La bataille de l’eau lourde : la critique du film et le test DVD (1948)

Docu-fiction, Historique, Guerre | 1h36min
Note de la rédaction :
7/10
7
La bataille de l'eau lourde, l'affiche

  • Réalisateur : Titus Vibe-Müller Jean Dréville
  • Date de sortie: 13 Fév 1948
  • Nationalité : Français, Norvégien
  • Titre norvégien : Kampen om tungtvannet
  • Avec dans leurs propres rôles : Frédéric Joliot-Curie, Lew Kowarski, Raoul Dautry et Hans Von Halban
  • Distributeur : Lux Films
  • Éditeur vidéo (DVD) : Editions Montparnasse
  • Sortie vidéo (DVD) : Le 16 octobre 2019
  • Box-office France / Paris-périphérie : 5 373 377 entrées / 1 224 049 entrées
  • Festival : Médaille ENIC attribuée aux réalisateurs à la Mostra de Venise 1948
Note des spectateurs :

Ancêtre du docu-fiction, La bataille de l’eau lourde propose de suivre un épisode fondamental de la Seconde Guerre mondiale interprété par ceux qui l’ont réellement vécue. L’effet de réalisme est garanti. A redécouvrir.

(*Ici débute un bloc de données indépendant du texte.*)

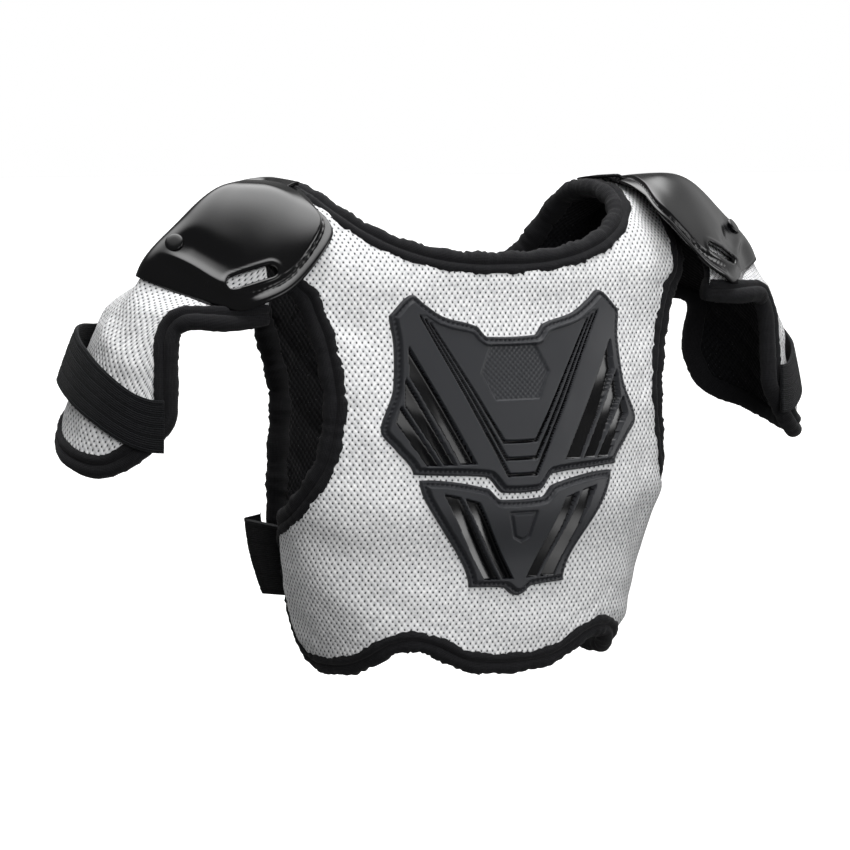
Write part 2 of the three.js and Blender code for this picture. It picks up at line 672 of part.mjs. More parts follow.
// The vent slot through the front of a cup, and the rivets that hold the cup to the sleeve
const SLOT_LONG = 32;
const SLOT_WIDE = 8;
const SLOT = { share: 0.9, direction: 69 * DEGREE, tilt: -14 * DEGREE };
const RIVETS = [{ share: 0.8, direction: 9 * DEGREE }, { share: 0.8, direction: -20 * DEGREE }];
const RIVET_HEAD = 5;
const RIVET_HIGH = 1.2;

// A frame on the cup's dome with its Z along the normal and its X round the rim
function onCup({ share, direction }) {
  const n = normalOf((a, b) => dome(a, b, 0), share, direction, -1);
  const round = new THREE.Vector3(Math.sin(direction), Math.cos(direction), 0);
  const up = n.clone().cross(round).normalize();
  round.copy(up).cross(n);
  return new THREE.Matrix4().makeBasis(round, up, n).setPosition(dome(share, direction, 0));
}

function toSolid(geometry) {
  const bare = geometry.clone();
  for (const name of ['normal', 'uv']) bare.deleteAttribute(name);
  const merged = mergeVertices(bare, 1e-4);
  return new wasm.Manifold(new wasm.Mesh({
    numProp: 3,
    vertProperties: merged.attributes.position.array,
    triVerts: new Uint32Array(merged.index.array),
  }));
}

function ventedCup() {
  const shape = new THREE.Shape();
  const straight = (SLOT_LONG - SLOT_WIDE) / 2;
  shape.absarc(straight, 0, SLOT_WIDE / 2, -Math.PI / 2, Math.PI / 2);
  shape.absarc(-straight, 0, SLOT_WIDE / 2, Math.PI / 2, Math.PI * 1.5);
  const deep = 8 * CUP_WALL; // well past both faces of the curved wall
  const cutter = new THREE.ExtrudeGeometry(shape, {
    depth: deep, bevelEnabled: false, curveSegments: 5,
  });
  cutter.translate(0, 0, -deep / 2).rotateZ(SLOT.tilt);
  cutter.applyMatrix4(onCup(SLOT));
  const cut = toSolid(cup()).subtract(toSolid(cutter)).getMesh();
  const geometry = new THREE.BufferGeometry();
  geometry.setAttribute('position', new THREE.Float32BufferAttribute(cut.vertProperties, 3));
  geometry.setIndex([...cut.triVerts]);
  return geometry;
}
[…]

Synopsis : En Norvège, pendant la Seconde Guerre mondiale, les membres d’un commando de résistants sabotent la production d’eau lourde fabriquée par les Allemands dans l’usine de Vemork. Il se trouve en effet que l’eau lourde entre dans le processus de fabrication de l’arme nucléaire, que les nazis seraient sur le point de réaliser. Il s’agit de raser l’usine et de détruire tout le stock d’eau lourde disponible. Le sort du monde en dépend…

Un film qui répond à une demande forte au sortir de la guerre

Critique : Au sortir de la Seconde Guerre mondiale, le public français est avide de reconstitutions des faits de résistance qui ont été menés par leurs compatriotes. Sans doute est-ce un moyen d’effacer la honte attachée à la période de collaboration, mais également celui pour le pouvoir politique de solidifier l’unité nationale autour de faits héroïques. Cette période que les historiens qualifient de “résistancialisme” a vu fleurir quelques longs-métrages au succès impressionnant. Cela démarre avec Bataille du rail (René Clément, 1946) qui engrange près de six millions d’entrées, puis cela se perpétue avec Le bataillon du ciel (Alexandre Esway, 1947) qui arrive en tête du box-office national en 1947 avec plus de huit millions d’entrées. De quoi susciter l’intérêt de nombreux producteurs.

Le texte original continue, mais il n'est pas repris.